Je suis de plus en plus convaincu que l’expression les natifs du numérique est une hérésie et si l’expression peut être opportune, c’est essentiellement de manière négative. Finalement, les naïfs du numérique sont bien plus nombreux que les natifs.
J’en tiens à nouveau pour preuve mes étudiants de deuxième année en IUT à Lyon qui suivent pourtant une formation en documentation.
La plupart ne sont pas du tout au fait des technologies liées au web 2.0, netvibes étant à peine connu.
De plus, il serait tentant d’imaginer qu’en la matière, ils disposent de qualité d’adaptation. Mais non, l’usage de netvibes n’est pas du tout instantané.
Peu connaissent également twitter, un seul usager sur 23 élèves mais le plus notable est encore cette méconnaissance historique.
Mes étudiants sont nés en même temps que la création du Web. Cependant, aucun n’est capable de situer historiquement la création de l’Internet et la mise en place du web.
Ils admettent d’ailleurs que l’expression de digital natives est ridicule et qu’elle ne leur correspond guère. Ils s’interrogent également sur l’expression « génération Y ».
Tout cela démontre que nos naïfs du numérique présentent un fort besoin de formation y compris dans les usages du numérique.
Je dois avouer que je ne suis guère surpris, ayant pu cotoyer ces générations quand j’étais au collège.

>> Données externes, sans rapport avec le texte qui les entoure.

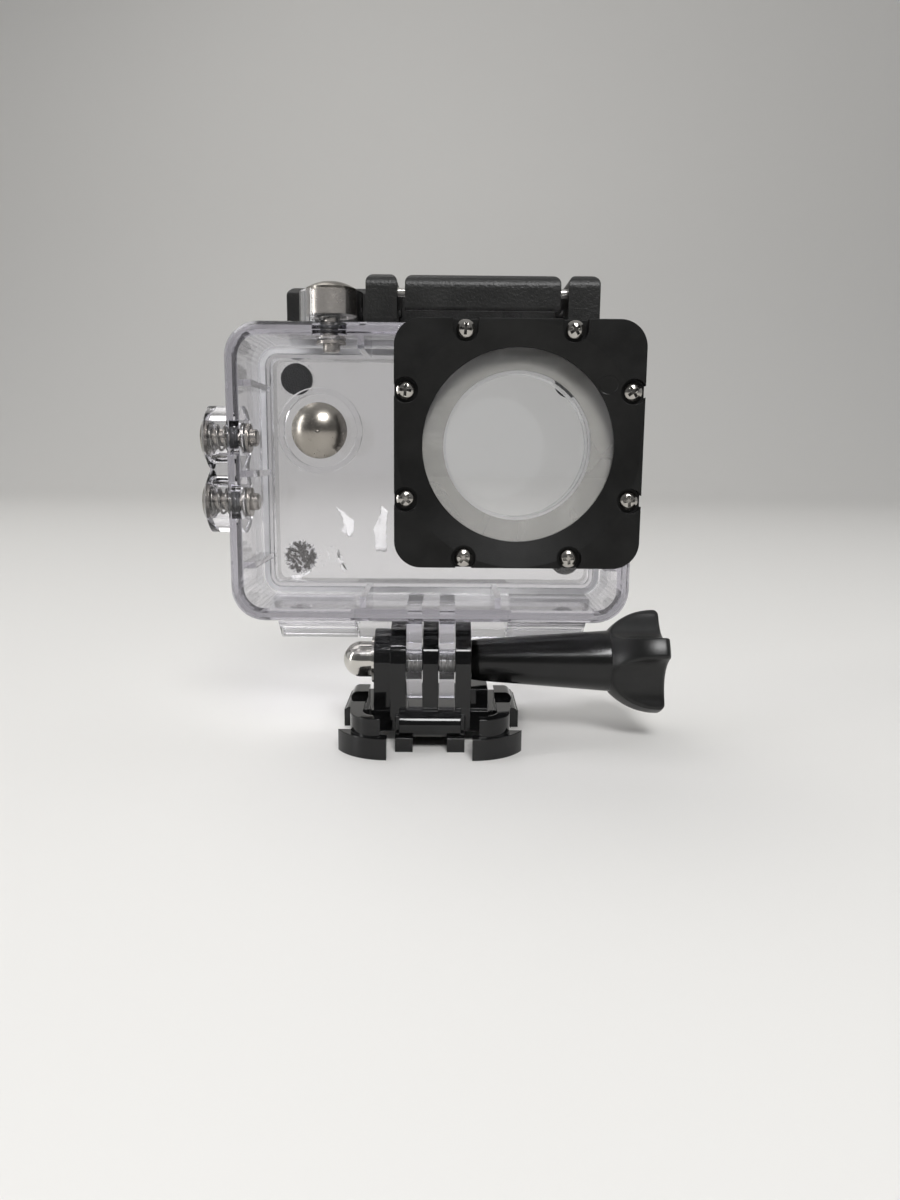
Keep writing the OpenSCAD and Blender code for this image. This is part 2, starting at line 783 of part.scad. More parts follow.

Je note que cela démontre amplement l’échec des politiques administratives de style B2I et probablement la nouvelle illusion des politiques de certification à la chaine C2I.
La culture de l’information et la culture technique sont très loin d’être acquises. La culture de l’information s’acquiert et se réalise via la formation. Je ne partage donc pas l’idée d’une culture de l’information quasi native ou symbiotique comme nous pouvons le voir dans cet article. Nous ne vivons pas dans une culture de l’information mais plutôt dans un environnement de données diverses qui ne se transforment pas en connaissances nécessairement et qui sont autant déformantes que formantes.